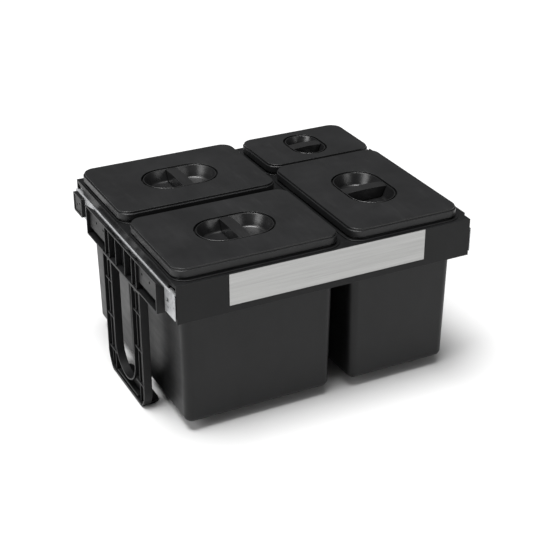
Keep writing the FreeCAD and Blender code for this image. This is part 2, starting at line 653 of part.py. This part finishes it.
def lid_shape(name):
    rect = LIDS[name]
    shoulder = LID_TOP - SHOULDER_DROP
    skirt = slab(*grow(rect, SHOULDER_OUT), LID_CORNER + SHOULDER_OUT, SKIRT_BOTTOM, shoulder)
    skirt = skirt.makeFillet(1.4, edges_at(skirt, shoulder))
    plate = slab(*grow(rect, 0.0), LID_CORNER, SKIRT_BOTTOM, LID_TOP)
    plate = plate.makeFillet(0.8, edges_at(plate, LID_TOP))
    if name.endswith("left"):
        x0, x1, y0, y1 = grow(rect, 0.0)
        border = polygon([(x0 - 1.0, y0, LID_TOP - OUTER_SLOPE_DROP * (1.0 + 1.0 / OUTER_SLOPE)),
                          (x0 + OUTER_SLOPE, y0, LID_TOP), (x0 - 1.0, y0, LID_TOP + 1.0)])
        plate = plate.cut(border.extrude(Vector(0, y1 - y0, 0)))
    shape = join([skirt, plate])
    shape = shape.cut(slab(*grow(rect, 0.2), LID_CORNER, SKIRT_BOTTOM - 1, shoulder - 2.0))
    shape = shape.cut(slab(*grow(rect, -2.0), LID_CORNER - 2.0, SKIRT_BOTTOM - 1, LID_TOP - LID_WALL))

    rest = slab(*grow(rect, -1.6), LID_CORNER - 1.6, FRAME_TOP + RIM_BEAD, LID_TOP - LID_WALL)
    rest = rest.cut(slab(*grow(rect, -3.0), LID_CORNER - 3.0, FRAME_TOP, LID_TOP))
    walls = wall_rect(name)
    inset = BIN_WALL + PLUG_PLAY
    plug_out = grow(walls, -BIN_INSET_X - inset, -BIN_INSET_Y - inset)
    inset += PLUG_WALL
    plug_in = grow(walls, -BIN_INSET_X - inset, -BIN_INSET_Y - inset)
    plug = slab(*plug_out, BIN_CORNER - 1.0, FRAME_TOP - PLUG_DROP, LID_TOP - LID_WALL)
    plug = plug.cut(slab(*plug_in, BIN_CORNER - 1.0 - PLUG_WALL, FRAME_TOP - PLUG_DROP - 1.0, LID_TOP))
    collar = slab(*cup_rect(name, -1.6), LID_TOP - 5.0, LID_TOP - LID_WALL)
    shape = join([shape, rest, plug, collar])
    return shape.cut(slab(*cup_rect(name, 0.0), FRAME_TOP - 10.0, LID_TOP + 1)).removeSplitter()


def grip_cup(name):
    rim_z = LID_TOP - 0.4
    floor = LID_TOP - CUP_DEPTH
    edge = CUP_GROOVE

    outer_top = cup_rect(name, edge)
    outer_low = cup_rect(name, edge + CUP_SLOPE)
    inner_top = cup_rect(name, edge + CUP_RIM)
    inner_low = cup_rect(name, edge + CUP_RIM + CUP_SLOPE)
    outer = taper_block(outer_low, outer_top, floor - CUP_WALL, rim_z)
    inner = taper_block(inner_low, inner_top, floor, rim_z + 0.01)
    inner = inner.makeFillet(CUP_FLOOR_ROUND, edges_at(inner, floor))
    flange = slab(*cup_rect(name, -1.6), LID_TOP - 7.0, LID_TOP - 5.0)
    shape = join([outer, flange]).cut(inner)
    shape = shape.makeFillet(CUP_RIM_ROUND, edges_at(shape, rim_z))
    return shape.cut(grip_tabs(name, 0.1, rim_z + 1.0))


def grip_tabs(name, clear, top):
    """End tabs of the grip bar, in the notches of the cup's rim."""
    (cx, cy), _, width, along_x = cup_size(name)
    half = TAB_HALF + clear
    reach = width - CUP_GROOVE - 0.4 + clear * 5.0
    low = LID_TOP - 3.0 - clear
    if along_x:
        return box(cx - half, cx + half, cy - reach, cy + reach, low, top)
    return box(cx - reach, cx + reach, cy - half, cy + half, low, top)


def grip_bar(name):
    """Bar across the cup: a solid wall with a slightly arched top."""
    (cx, cy), _, width, along_x = cup_size(name)
    top_reach = width - CUP_GROOVE - CUP_RIM - 3 * GRIP_CLEAR
    wall_reach = top_reach - 0.75 * CUP_SLOPE
    low_reach = top_reach - CUP_SLOPE - 4.0
    floor = LID_TOP - CUP_DEPTH + GRIP_CLEAR
    edge_z = LID_TOP - 1.4
    points = [Vector(0, -top_reach, edge_z), Vector(0, 0, LID_TOP), Vector(0, top_reach, edge_z)]
    knee = floor + CUP_FLOOR_ROUND + 0.5
    corner = [Vector(0, wall_reach, knee), Vector(0, low_reach, floor)]
    other = [Vector(0, -low_reach, floor), Vector(0, -wall_reach, knee)]
    edges = [Part.Arc(*points).toShape()]
    run = [points[2]] + corner + other + [points[0]]
    for start, end in zip(run, run[1:]):
        edges.append(Part.LineSegment(start, end).toShape())
    wall = Part.Face(Part.Wire(edges)).extrude(Vector(GRIP_WIDTH, 0, 0))
    wall.translate(Vector(-GRIP_WIDTH / 2.0, 0, 0))
    if not along_x:
        wall.rotate(Vector(0, 0, 0), Vector(0, 0, 1), 90)
    wall.translate(Vector(cx, cy, 0))
    tabs = grip_tabs(name, 0.0, LID_TOP - 1.0)
    return join([wall, tabs])


# ---- Assembly -------------------------------------------------------------------
def runners():
    save_pair("cabinet_rail", cabinet_rail())
    save_pair("middle_rail", middle_rail())
    save_pair("drawer_rail", drawer_rail())
    cage, balls = cage_with_balls(17.9, RAIL_FACE + 6.0, RAIL_FACE + 1.5, 4.4)
    save_pair("outer_ball_cage", cage)
    save_pair("outer_balls", *balls)
    cage, balls = cage_with_balls(12.9, RAIL_FACE + 7.6, RAIL_FACE + 3.9, 4.0)
    save_pair("inner_ball_cage", cage)
    save_pair("inner_balls", *balls)


def fixings():
    save_pair("rail_rivets", *[rivet(BRACKET_Y + place) for place in RIVET_PLACES])
    screws = []
    for y in RUNNER_SCREW_PLACES:
        screws.append(pan_head(SIDE_WEB + SIDE_WEB_WALL, FRONT + y, RUNNER_MIDDLE, (-1, 0, 0),
                               RUNNER_SCREW_R, 3.6, SIDE_WEB_WALL + 0.2 + STEEL))
    save_pair("runner_screws", *screws)
    screws = []
    for drop in CORNER_SCREW_DROPS:
        height = FRAME_TOP - drop
        inside = FRONT + PANEL_WALL + BOSS_LENGTH
        screws.append(pan_head(CORNER_SCREW_X, REAR, height, (0, -1, 0), CORNER_SCREW_R, 3.4, 12.0))
        screws.append(pan_head(CORNER_SCREW_X, inside, height, (0, -1, 0), CORNER_SCREW_R, 3.4,
                               BOSS_LENGTH + 1.8))
    save_pair("frame_screws", *screws)


def sliding_frame():
    save_pair("side_panel", side_panel())
    save("front_panel", cross_panel(True))
    save("rear_panel", cross_panel(False))
    save("front_trim_strip", trim_strip())
    inner_left = LEFT + SIDE_DECK
    left_rect = LIDS["front_left"]
    right_rect = LIDS["front_right"]
    middle_x0 = left_rect[0] + left_rect[2] - BIN_INSET_X + 1.0
    middle_x1 = right_rect[0] + BIN_INSET_X - 1.0
    y0 = FRONT + FRONT_DECK
    y1 = REAR - REAR_DECK
    save("centre_divider", divider(middle_x0, middle_x1, y0, y1, True))
    for name, front_bin, rear_bin, x0, x1 in (
            ("left_cross_divider", "front_left", "rear_left", inner_left, middle_x0),
            ("right_cross_divider", "front_right", "rear_right", middle_x1, -inner_left)):
        near = LIDS[front_bin][1] + LIDS[front_bin][3] - BIN_INSET_Y + 1.0
        far = LIDS[rear_bin][1] + BIN_INSET_Y - 1.0
        save(name, divider(x0, x1, near, far, False))


def main():
    os.makedirs("parts", exist_ok=True)
    save_pair("side_bracket", side_bracket())
    save_pair("rear_spacer", rear_spacer())
    runners()
    fixings()
    sliding_frame()
    for name in LIDS:
        save(name + "_bin", bin_shape(name))
        save(name + "_lid", lid_shape(name))
        save(name + "_grip_cup", grip_cup(name))
        save(name + "_grip_bar", grip_bar(name))


main()
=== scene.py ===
import json
import math

import bmesh
import bpy
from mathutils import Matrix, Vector


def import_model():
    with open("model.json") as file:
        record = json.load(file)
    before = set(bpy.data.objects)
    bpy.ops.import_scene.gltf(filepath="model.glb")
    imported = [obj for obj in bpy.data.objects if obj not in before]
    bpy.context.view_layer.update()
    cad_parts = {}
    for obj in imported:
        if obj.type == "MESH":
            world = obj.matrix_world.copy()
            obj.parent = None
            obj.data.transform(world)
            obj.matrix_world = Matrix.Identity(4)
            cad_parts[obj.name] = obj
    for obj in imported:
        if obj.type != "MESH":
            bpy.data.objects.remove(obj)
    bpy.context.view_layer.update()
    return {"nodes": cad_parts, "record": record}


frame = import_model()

NODES = frame["nodes"]
SLOT_OF = {part["node"]: part["material_slot"] for part in frame["record"]["subparts"]}


# ---------------------------------------------------------------- materials

COLOUR_A, COLOUR_B, COLOUR_OUT = 6, 7, 2   # the Mix node's colour sockets
BEVEL_SAMPLES = 4
SKY_SAMPLES = 6
SKY_WINDOW = (0.30, 0.85)        # openness that counts as a closed crease and as open
RIDGE_WINDOW = (0.80, 0.985)     # agreement of the two normals on an edge and on a flat face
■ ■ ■
#### WHAT THE TASK ASKS
Find the line that contains "for name in" in the listing above. Retype it and every line after it up to the last, exactly, and nothing else.

#### OUTPUT
    for name in LIDS:
        save(name + "_bin", bin_shape(name))
        save(name + "_lid", lid_shape(name))
        save(name + "_grip_cup", grip_cup(name))
        save(name + "_grip_bar", grip_bar(name))


main()
=== scene.py ===
import json
import math

import bmesh
import bpy
from mathutils import Matrix, Vector


def import_model():
    with open("model.json") as file:
        record = json.load(file)
    before = set(bpy.data.objects)
    bpy.ops.import_scene.gltf(filepath="model.glb")
    imported = [obj for obj in bpy.data.objects if obj not in before]
    bpy.context.view_layer.update()
    cad_parts = {}
    for obj in imported:
        if obj.type == "MESH":
            world = obj.matrix_world.copy()
            obj.parent = None
            obj.data.transform(world)
            obj.matrix_world = Matrix.Identity(4)
            cad_parts[obj.name] = obj
    for obj in imported:
        if obj.type != "MESH":
            bpy.data.objects.remove(obj)
    bpy.context.view_layer.update()
    return {"nodes": cad_parts, "record": record}


frame = import_model()

NODES = frame["nodes"]
SLOT_OF = {part["node"]: part["material_slot"] for part in frame["record"]["subparts"]}


# ---------------------------------------------------------------- materials

COLOUR_A, COLOUR_B, COLOUR_OUT = 6, 7, 2   # the Mix node's colour sockets
BEVEL_SAMPLES = 4
SKY_SAMPLES = 6
SKY_WINDOW = (0.30, 0.85)        # openness that counts as a closed crease and as open
RIDGE_WINDOW = (0.80, 0.985)     # agreement of the two normals on an edge and on a flat face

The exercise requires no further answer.